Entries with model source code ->
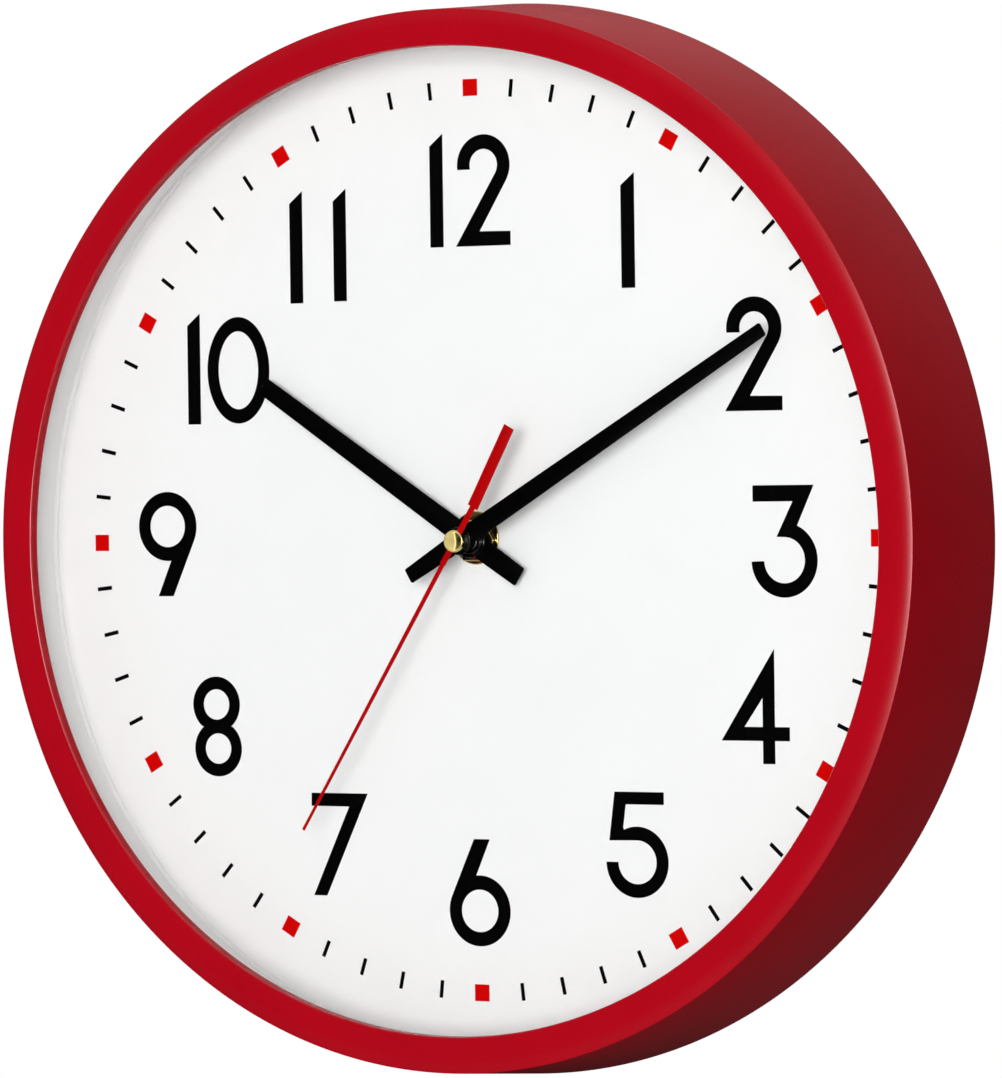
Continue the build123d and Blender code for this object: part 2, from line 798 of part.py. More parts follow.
blade("hour_hand", hour_hand_angle, hour_hand_front, (hour_hand_length, hour_hand_tail),
      (hour_hand_hub_width, hour_hand_tip_width, hour_hand_tail_width),
      hour_neck_radius + seat_gap)
collet("hour_hand_collet", hour_tube_radius + seat_gap, hour_hand_front, (
    (hour_nose_radius, -hour_nose_proud, -hour_flange_proud),
    (hour_flange_radius, -hour_flange_proud, 0),
    (hour_neck_radius, 0, hand_thickness),
    (hour_body_radius, hand_thickness, hand_thickness + hour_body_length),
))

blade("minute_hand", minute_hand_angle, minute_hand_front, (minute_hand_length, minute_hand_tail),
      (minute_hand_hub_width, minute_hand_tip_width, minute_hand_tail_width),
      minute_neck_radius + seat_gap)
collet("minute_hand_collet", minute_tube_radius + seat_gap, minute_hand_front, (
    (minute_nose_radius, -minute_nose_proud, -minute_flange_proud),
    (minute_flange_radius, -minute_flange_proud, 0),
    (minute_neck_radius, 0, hand_thickness),
    (minute_body_radius, hand_thickness, hand_thickness + minute_body_length),
))


def leaned(across, along):
    """Point of the counterweight, which leans from the needle's line where the neck ends."""
    lean = radians(counterweight_lean)
    reach = along - neck_tail_length
    return (
        across * cos(lean) + reach * sin(lean),
        -(neck_tail_length + reach * cos(lean) - across * sin(lean)),
    )


with BuildPart() as second_hand:
    with BuildSketch(at_depth(second_hand_front + second_hand_thickness, second_hand_angle)) as outline:
        with BuildLine():
            Polyline(
                (-needle_tip_width / 2, second_hand_length),
                (needle_tip_width / 2, second_hand_length),
                (needle_root_width / 2, neck_front_length),
                (neck_width / 2, neck_front_length),
                (neck_width / 2, -neck_tail_length),
                leaned(counterweight_width / 2, neck_tail_length),
                leaned(counterweight_width / 2, counterweight_end),
                leaned(-counterweight_width / 2, counterweight_end),
                leaned(-counterweight_width / 2, neck_tail_length),
                (-neck_width / 2, -neck_tail_length),
                (-neck_width / 2, neck_front_length),
                (-needle_root_width / 2, neck_front_length),
                close=True,
            )
        make_face()
        Circle(second_neck_radius + second_eye_wall)
        Circle(second_neck_radius + seat_gap, mode=Mode.SUBTRACT)
    extrude(amount=second_hand_thickness)
write(second_hand, "second_hand")

cap_front = second_hand_front - cap_height
cap_plate_rear = second_hand_front + second_hand_thickness
cap_rear = cap_plate_rear + cap_rivet_height

with BuildPart() as second_hand_cap:
    disc(axis_xz, cap_radius, cap_front, second_hand_front)
    disc(axis_xz, second_neck_radius, second_hand_front, cap_plate_rear)
    disc(axis_xz, cap_rivet_radius, cap_plate_rear, cap_rear)
    fillet(second_hand_cap.edges().group_by(Axis.Y)[0], cap_rim / 2)
    dish_rim = cap_radius - cap_rim
    dish_sphere = (dish_rim ** 2 + cap_dish ** 2) / (2 * cap_dish)
    with Locations((0, cap_front + cap_dish - dish_sphere, 0)):
        Sphere(dish_sphere, mode=Mode.SUBTRACT)
    disc(axis_xz, seconds_arbor_radius + seat_gap, second_hand_front - cap_bore_depth,
         cap_rear, Mode.SUBTRACT)
write(second_hand_cap, "second_hand_cap")
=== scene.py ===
"""Round quartz wall clock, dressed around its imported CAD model."""

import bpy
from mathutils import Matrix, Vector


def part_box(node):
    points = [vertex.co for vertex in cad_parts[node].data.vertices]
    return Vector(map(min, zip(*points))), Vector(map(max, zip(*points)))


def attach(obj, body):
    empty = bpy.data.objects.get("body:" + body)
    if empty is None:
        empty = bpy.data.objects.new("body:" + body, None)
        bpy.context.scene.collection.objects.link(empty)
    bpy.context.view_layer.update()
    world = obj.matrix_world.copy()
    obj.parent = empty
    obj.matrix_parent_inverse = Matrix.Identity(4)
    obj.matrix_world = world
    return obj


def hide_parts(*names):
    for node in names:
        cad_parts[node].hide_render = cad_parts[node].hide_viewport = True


bl_info = {
    "name": "Round wall clock",
    "version": (1, 0, 0),
    "blender": (4, 5, 0),
    "location": "3D View > Sidebar > Wall clock",
    "description": "Builds the visible pieces, finishes and studio of a red wall clock",
    "category": "Object",
}

from math import acos, atan2, cos, hypot, pi, radians, sin, tan

import bmesh
import bpy
from bpy.props import FloatProperty, FloatVectorProperty, IntProperty, PointerProperty
from mathutils import Matrix, Vector
from mathutils.geometry import tessellate_polygon

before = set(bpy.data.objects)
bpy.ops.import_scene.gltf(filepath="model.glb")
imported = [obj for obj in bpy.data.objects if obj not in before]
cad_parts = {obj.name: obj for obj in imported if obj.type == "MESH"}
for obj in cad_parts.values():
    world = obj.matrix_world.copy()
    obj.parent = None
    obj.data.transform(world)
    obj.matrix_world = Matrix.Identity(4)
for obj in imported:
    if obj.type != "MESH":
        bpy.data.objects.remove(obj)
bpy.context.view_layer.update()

mm = 0.001
um = 0.000001
full_turn = 2 * pi
crown_steps = 8
hours = 12
minutes = 60


def front_of(node):
    """Depth of a CAD node's front face."""
    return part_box(node)[0].y


def rear_of(node):
    """Depth of a CAD node's rear face."""
    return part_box(node)[1].y


def radii_of(node):
    """Least and greatest distance of a CAD node's corners from the hands' axis."""
    distances = [hypot(v.co.x, v.co.z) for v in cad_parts[node].data.vertices]
    return min(distances), max(distances)


def radii_at(node, depth):
    """Least and greatest distance from the hands' axis of a CAD node's corners near one depth."""
    near = 0.1 * mm
    corners = [v.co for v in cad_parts[node].data.vertices if abs(v.co.y - depth) < near]
    distances = [hypot(c.x, c.z) for c in corners]
    return min(distances), max(distances)


# Settings

def length(label, note, default):
    """A size that the sidebar shows in length units."""
    return FloatProperty(name=label, description=note, default=default, unit="LENGTH", precision=5)


def colour(label, note, default):
    """A linear colour that the sidebar shows as a swatch."""
    return FloatVectorProperty(
        name=label, description=note, default=default, subtype="COLOR", size=3, min=0.0, max=1.0
    )


def angle(label, note, default):
    """An angle that the sidebar shows in degrees."""
    return FloatProperty(name=label, description=note, default=radians(default), subtype="ANGLE")


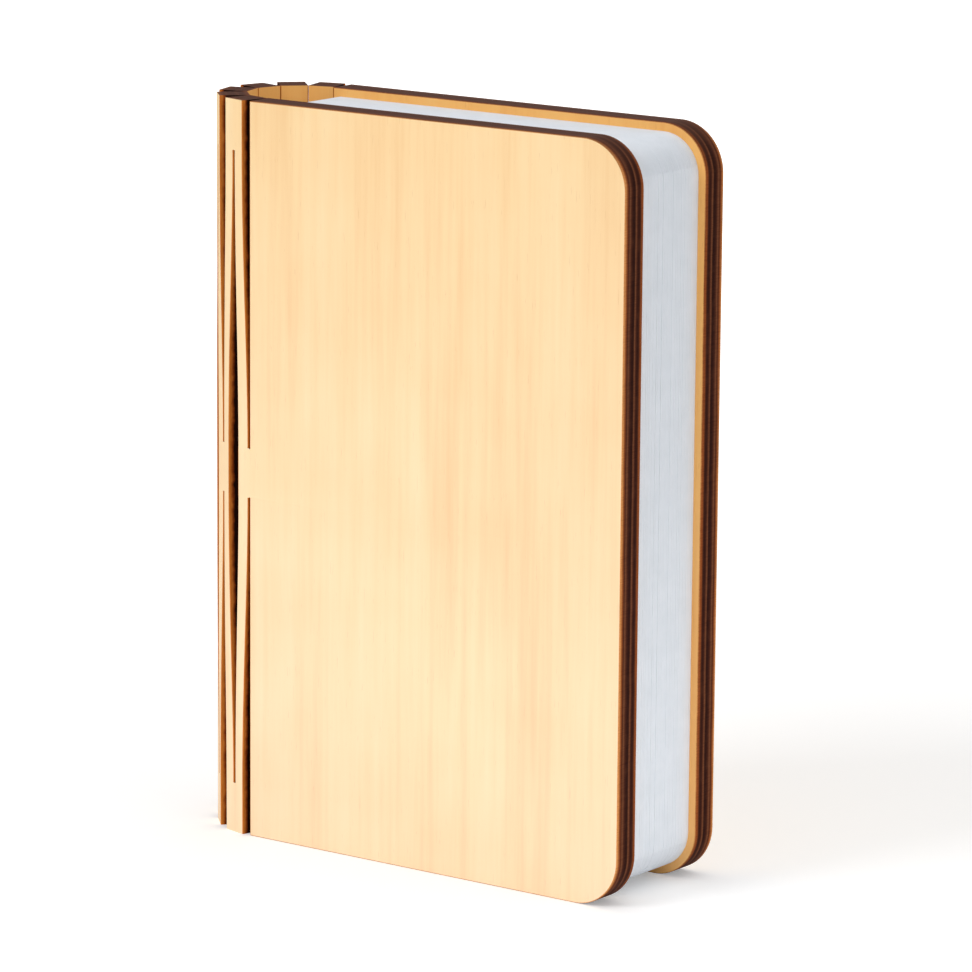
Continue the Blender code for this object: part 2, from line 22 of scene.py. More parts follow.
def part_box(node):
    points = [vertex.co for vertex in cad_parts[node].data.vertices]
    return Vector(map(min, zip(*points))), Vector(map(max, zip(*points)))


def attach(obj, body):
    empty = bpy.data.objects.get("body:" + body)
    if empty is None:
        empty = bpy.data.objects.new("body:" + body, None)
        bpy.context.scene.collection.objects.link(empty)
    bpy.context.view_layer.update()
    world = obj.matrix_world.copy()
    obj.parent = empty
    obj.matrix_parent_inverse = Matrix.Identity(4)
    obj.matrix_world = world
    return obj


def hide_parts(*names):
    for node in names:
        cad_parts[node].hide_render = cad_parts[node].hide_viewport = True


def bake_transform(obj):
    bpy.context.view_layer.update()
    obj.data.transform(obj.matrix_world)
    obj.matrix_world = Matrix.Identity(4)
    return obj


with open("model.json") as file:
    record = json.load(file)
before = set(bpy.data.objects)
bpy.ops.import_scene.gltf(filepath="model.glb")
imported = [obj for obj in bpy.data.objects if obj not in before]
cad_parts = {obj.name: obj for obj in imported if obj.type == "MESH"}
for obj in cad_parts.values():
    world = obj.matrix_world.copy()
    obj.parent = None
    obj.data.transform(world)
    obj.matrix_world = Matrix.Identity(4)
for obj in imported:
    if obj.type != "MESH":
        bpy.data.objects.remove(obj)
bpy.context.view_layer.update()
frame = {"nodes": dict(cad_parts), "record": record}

Socket = bpy.types.NodeSocket
Piece = bpy.types.Object
Colour = tuple[float, float, float, float]
Triple = tuple[float, float, float]

LOG = logging.getLogger("book_lamp")
MM = 0.001
SHEET_ATTRIBUTE = "sheet"


def linear(red: int, green: int, blue: int) -> Colour:
    """Turn a display colour into the linear colour that a shader takes.

    Args:
        red: Red, 0 to 255.
        green: Green, 0 to 255.
        blue: Blue, 0 to 255.

    Returns:
        The linear colour with full alpha.
    """
    shares = []
    for channel in (red, green, blue):
        value = channel / 255.0
        low = value / 12.92
        high = ((value + 0.055) / 1.055) ** 2.4
        shares.append(low if value <= 0.04045 else high)
    return (shares[0], shares[1], shares[2], 1.0)


def blend_weight(value: float, start: float, end: float) -> float:
    """Return the smooth ramp from 0 at start to 1 at end, the one that a blended piece follows."""
    share = min(max((value - start) / (end - start), 0.0), 1.0)
    return share * share * (3.0 - 2.0 * share)


def is_fore_corner(edge: bmesh.types.BMEdge, depth: float) -> bool:
    """Tell an edge that crosses a sheet of some depth at a corner of the fore-edge."""
    first, second = (vert.co for vert in edge.verts)
    return first.x > 0 and second.x > 0 and abs(first.y - second.y) > depth / 2


class Pick(Enum):
    """What a selection picks in edit mode."""

    VERTS = "VERT"
    EDGES = "EDGE"
    FACES = "FACE"


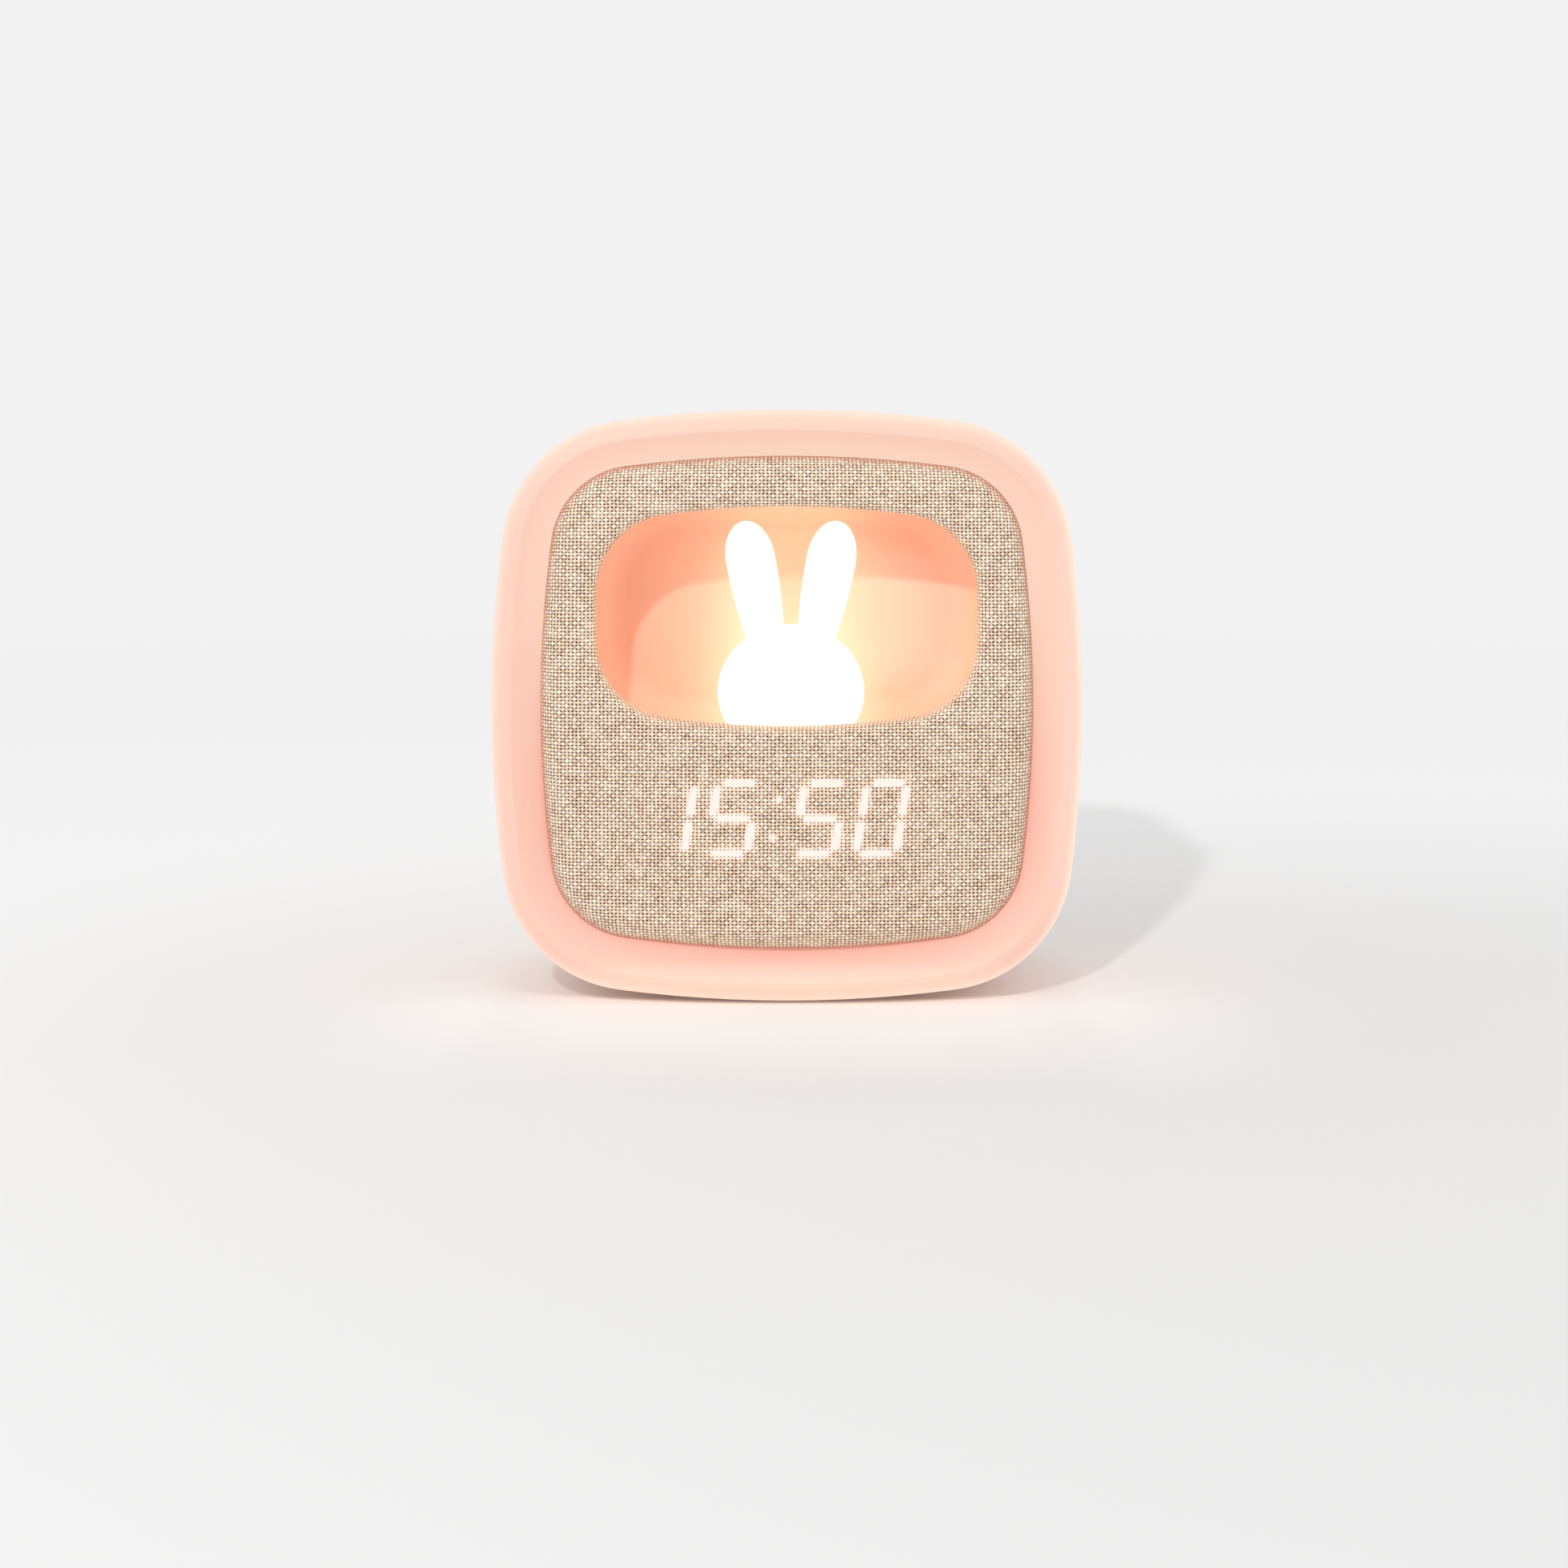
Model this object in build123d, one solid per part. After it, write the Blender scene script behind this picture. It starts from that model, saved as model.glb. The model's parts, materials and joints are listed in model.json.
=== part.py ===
from build123d import *
import os
from math import cos, hypot, pi, radians, sin, sqrt, tan

# Bedside alarm clock with a lit figure in a niche.  Millimetres, +Z up, the front looks along -Y.
# The origin is the centre of the bounding box seen from above, on the table.
# "Depth" is measured backwards from the crown of the front panel, so y = depth - shell_depth / 2.

# ---- housing -------------------------------------------------------------------------------------
shell_width = 120.0  # across the widest part of the ring
shell_height = 120.0
shell_depth = 62.0  # crown of the front panel to the rear face
floor_gap = 0.5  # lowest point of the ring above the table
bow_radius = 262.0  # all four sides bow outwards with this radius
corner_radius = 27.5
wall = 2.2
side_taper = 2.5  # how far the side wall leans in towards the back
rear_edge_radius = 7.0
rear_lip = 0.5  # flat rim between the rounded rear edge and the cover

# ---- front ring ----------------------------------------------------------------------------------
crest_inset = 4.2  # the crest of the ring, in from the silhouette
crest_depth = 5.2
opening_inset = 10.25  # the opening for the front panel, in from the silhouette
panel_rise = 0.85  # the front panel and its opening sit this far above the middle of the ring
dish_depth = 1.6  # the ring dishes in by this much from its crest to the opening
dish_sag = 0.3  # hollow of the dished face
front_seat_width = 3.0
front_seat_depth = 12.5
front_seat_thickness = 2.0

# ---- rear opening and cover ----------------------------------------------------------------------
rear_seat_width = 2.0
rear_seat_thickness = 2.0
cover_thickness = 2.4
cover_gap = 0.3
cover_screw_inset = 20.2  # from the widest part of the ring, both ways
post_diameter = 7.0
post_length = 16.0
post_web = 1.8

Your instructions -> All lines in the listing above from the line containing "cap_plate_rear = second_hand_front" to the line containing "from mathutils.geometry import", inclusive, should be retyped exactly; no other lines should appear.

Response below ->
cap_plate_rear = second_hand_front + second_hand_thickness
cap_rear = cap_plate_rear + cap_rivet_height

with BuildPart() as second_hand_cap:
    disc(axis_xz, cap_radius, cap_front, second_hand_front)
    disc(axis_xz, second_neck_radius, second_hand_front, cap_plate_rear)
    disc(axis_xz, cap_rivet_radius, cap_plate_rear, cap_rear)
    fillet(second_hand_cap.edges().group_by(Axis.Y)[0], cap_rim / 2)
    dish_rim = cap_radius - cap_rim
    dish_sphere = (dish_rim ** 2 + cap_dish ** 2) / (2 * cap_dish)
    with Locations((0, cap_front + cap_dish - dish_sphere, 0)):
        Sphere(dish_sphere, mode=Mode.SUBTRACT)
    disc(axis_xz, seconds_arbor_radius + seat_gap, second_hand_front - cap_bore_depth,
         cap_rear, Mode.SUBTRACT)
write(second_hand_cap, "second_hand_cap")
=== scene.py ===
"""Round quartz wall clock, dressed around its imported CAD model."""

import bpy
from mathutils import Matrix, Vector


def part_box(node):
    points = [vertex.co for vertex in cad_parts[node].data.vertices]
    return Vector(map(min, zip(*points))), Vector(map(max, zip(*points)))


def attach(obj, body):
    empty = bpy.data.objects.get("body:" + body)
    if empty is None:
        empty = bpy.data.objects.new("body:" + body, None)
        bpy.context.scene.collection.objects.link(empty)
    bpy.context.view_layer.update()
    world = obj.matrix_world.copy()
    obj.parent = empty
    obj.matrix_parent_inverse = Matrix.Identity(4)
    obj.matrix_world = world
    return obj


def hide_parts(*names):
    for node in names:
        cad_parts[node].hide_render = cad_parts[node].hide_viewport = True


bl_info = {
    "name": "Round wall clock",
    "version": (1, 0, 0),
    "blender": (4, 5, 0),
    "location": "3D View > Sidebar > Wall clock",
    "description": "Builds the visible pieces, finishes and studio of a red wall clock",
    "category": "Object",
}

from math import acos, atan2, cos, hypot, pi, radians, sin, tan

import bmesh
import bpy
from bpy.props import FloatProperty, FloatVectorProperty, IntProperty, PointerProperty
from mathutils import Matrix, Vector
from mathutils.geometry import tessellate_polygon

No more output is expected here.